Certains pourraient penser que les pays africains d’expression française, en faisant alliance avec la Russie, courent le risque de se mettre sous sa tutelle. Ce risque existe, c’est vrai, mais, si on se fonde sur les raisons que j’ai données plus haut, on peut douter que Poutine ait envie de mener en Afrique une politique prédatrice et inhumaine comme celle de tous les présidents français de la Cinquième République. En d’autres termes, s’appuyer sur l’aide de la Russie pour nous affranchir progressivement de la tutelle de ceux qui ne nous ont apporté que la pauvreté, l’assassinat des résistants, les coups d’État, rébellions et bombardements ne signifie pas que nous quittons un ancien maître (La France) pour un nouveau maître (la Russie). L’Afrique nouvelle ne cherche ni maître, ni propriétaire ; la seule chose qui l’intéresse, c’est d’avoir des partenaires avec qui elle peut nouer des accords gagnant-gagnant.
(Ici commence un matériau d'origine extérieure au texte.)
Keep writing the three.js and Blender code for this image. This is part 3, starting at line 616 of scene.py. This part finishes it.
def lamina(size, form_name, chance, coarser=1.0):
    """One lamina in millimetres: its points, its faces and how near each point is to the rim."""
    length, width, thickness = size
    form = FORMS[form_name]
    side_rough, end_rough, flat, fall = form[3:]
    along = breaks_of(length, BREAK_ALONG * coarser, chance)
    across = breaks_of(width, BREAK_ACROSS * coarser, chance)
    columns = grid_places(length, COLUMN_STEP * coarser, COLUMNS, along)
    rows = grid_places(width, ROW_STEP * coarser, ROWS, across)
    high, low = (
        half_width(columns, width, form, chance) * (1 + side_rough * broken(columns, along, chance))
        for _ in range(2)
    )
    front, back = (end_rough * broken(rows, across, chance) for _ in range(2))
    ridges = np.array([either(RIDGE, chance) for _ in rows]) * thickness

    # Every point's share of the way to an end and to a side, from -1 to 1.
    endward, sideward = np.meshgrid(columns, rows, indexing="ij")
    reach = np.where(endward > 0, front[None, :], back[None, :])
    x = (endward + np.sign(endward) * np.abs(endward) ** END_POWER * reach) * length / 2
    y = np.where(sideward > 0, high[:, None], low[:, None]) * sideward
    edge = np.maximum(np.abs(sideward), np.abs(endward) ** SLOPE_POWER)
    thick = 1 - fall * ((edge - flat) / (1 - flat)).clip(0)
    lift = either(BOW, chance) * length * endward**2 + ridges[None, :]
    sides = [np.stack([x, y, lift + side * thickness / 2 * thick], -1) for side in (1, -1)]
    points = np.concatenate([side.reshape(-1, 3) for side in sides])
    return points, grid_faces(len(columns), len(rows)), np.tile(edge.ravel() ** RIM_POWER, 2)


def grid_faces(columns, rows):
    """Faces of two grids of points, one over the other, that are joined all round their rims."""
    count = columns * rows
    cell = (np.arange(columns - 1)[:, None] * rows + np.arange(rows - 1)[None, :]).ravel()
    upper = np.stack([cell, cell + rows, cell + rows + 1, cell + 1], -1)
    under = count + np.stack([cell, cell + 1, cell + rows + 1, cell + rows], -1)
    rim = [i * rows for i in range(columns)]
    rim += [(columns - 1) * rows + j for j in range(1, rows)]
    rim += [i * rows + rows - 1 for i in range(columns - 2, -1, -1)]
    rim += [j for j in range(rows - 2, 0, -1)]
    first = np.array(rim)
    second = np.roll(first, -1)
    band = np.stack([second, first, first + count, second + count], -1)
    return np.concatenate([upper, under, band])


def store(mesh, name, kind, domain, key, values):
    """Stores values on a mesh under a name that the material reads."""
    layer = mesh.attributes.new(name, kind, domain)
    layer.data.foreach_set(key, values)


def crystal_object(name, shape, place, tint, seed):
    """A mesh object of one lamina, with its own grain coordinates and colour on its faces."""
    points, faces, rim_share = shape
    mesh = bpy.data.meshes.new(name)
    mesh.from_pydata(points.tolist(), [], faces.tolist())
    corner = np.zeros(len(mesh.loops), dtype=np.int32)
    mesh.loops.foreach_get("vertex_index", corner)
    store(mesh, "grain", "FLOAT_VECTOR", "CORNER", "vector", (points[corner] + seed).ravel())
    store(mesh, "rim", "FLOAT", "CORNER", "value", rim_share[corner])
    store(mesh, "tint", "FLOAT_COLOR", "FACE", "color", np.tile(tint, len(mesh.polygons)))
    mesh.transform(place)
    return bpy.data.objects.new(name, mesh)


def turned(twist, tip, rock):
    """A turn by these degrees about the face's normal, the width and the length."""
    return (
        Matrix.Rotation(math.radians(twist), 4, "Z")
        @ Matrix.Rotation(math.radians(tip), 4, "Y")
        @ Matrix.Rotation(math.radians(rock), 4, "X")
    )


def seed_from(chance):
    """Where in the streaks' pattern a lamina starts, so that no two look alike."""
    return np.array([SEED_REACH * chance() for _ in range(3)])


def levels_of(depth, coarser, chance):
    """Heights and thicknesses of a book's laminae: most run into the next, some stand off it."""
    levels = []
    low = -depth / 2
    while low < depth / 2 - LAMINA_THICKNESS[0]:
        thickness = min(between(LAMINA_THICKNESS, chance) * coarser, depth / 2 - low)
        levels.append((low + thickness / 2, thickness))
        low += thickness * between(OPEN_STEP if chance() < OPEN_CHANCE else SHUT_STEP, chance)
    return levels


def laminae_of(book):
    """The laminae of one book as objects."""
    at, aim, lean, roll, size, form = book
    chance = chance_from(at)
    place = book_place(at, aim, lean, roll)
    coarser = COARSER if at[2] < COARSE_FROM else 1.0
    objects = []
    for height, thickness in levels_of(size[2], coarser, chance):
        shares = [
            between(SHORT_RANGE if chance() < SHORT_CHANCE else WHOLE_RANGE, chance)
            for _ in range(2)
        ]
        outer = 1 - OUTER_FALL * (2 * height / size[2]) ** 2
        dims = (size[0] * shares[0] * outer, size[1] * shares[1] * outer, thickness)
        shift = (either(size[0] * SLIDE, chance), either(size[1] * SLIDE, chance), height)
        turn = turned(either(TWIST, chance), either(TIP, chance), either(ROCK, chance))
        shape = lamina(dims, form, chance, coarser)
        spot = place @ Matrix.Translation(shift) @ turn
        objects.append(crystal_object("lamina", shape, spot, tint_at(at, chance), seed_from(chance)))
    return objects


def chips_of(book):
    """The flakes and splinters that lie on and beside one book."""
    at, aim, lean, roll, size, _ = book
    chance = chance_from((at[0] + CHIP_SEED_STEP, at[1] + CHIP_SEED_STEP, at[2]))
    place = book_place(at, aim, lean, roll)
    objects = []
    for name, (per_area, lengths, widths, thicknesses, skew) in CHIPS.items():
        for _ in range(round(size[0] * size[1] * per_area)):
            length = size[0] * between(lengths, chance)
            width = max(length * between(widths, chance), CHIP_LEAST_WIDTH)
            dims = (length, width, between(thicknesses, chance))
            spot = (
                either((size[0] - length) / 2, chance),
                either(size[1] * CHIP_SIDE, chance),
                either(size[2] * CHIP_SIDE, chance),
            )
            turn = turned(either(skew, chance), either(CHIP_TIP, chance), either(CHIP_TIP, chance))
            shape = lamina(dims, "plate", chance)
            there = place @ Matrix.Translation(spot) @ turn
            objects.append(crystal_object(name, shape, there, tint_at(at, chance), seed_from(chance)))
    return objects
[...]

Nathalie Yamb n’a pas manqué de le marteler dans son discours d’anthologie qui aussitôt lui a valu d’être interdite de séjour en France, une décision qui écorne un peu plus l’image d’une France qui se targue d’être “la patrie des droits de l’homme et de la démocratie”.
À mon avis, l’Afrique francophone ne perd rien à suivre l’exemple du Soudan du Nord et de la Centrafrique. A contrario, elle ne gagnerait rien à poursuivre sa coopération avec un pays qui, en plus de se montrer arrogant et méprisant, prétend l’aimer mais la poignarde continuellement dans le dos.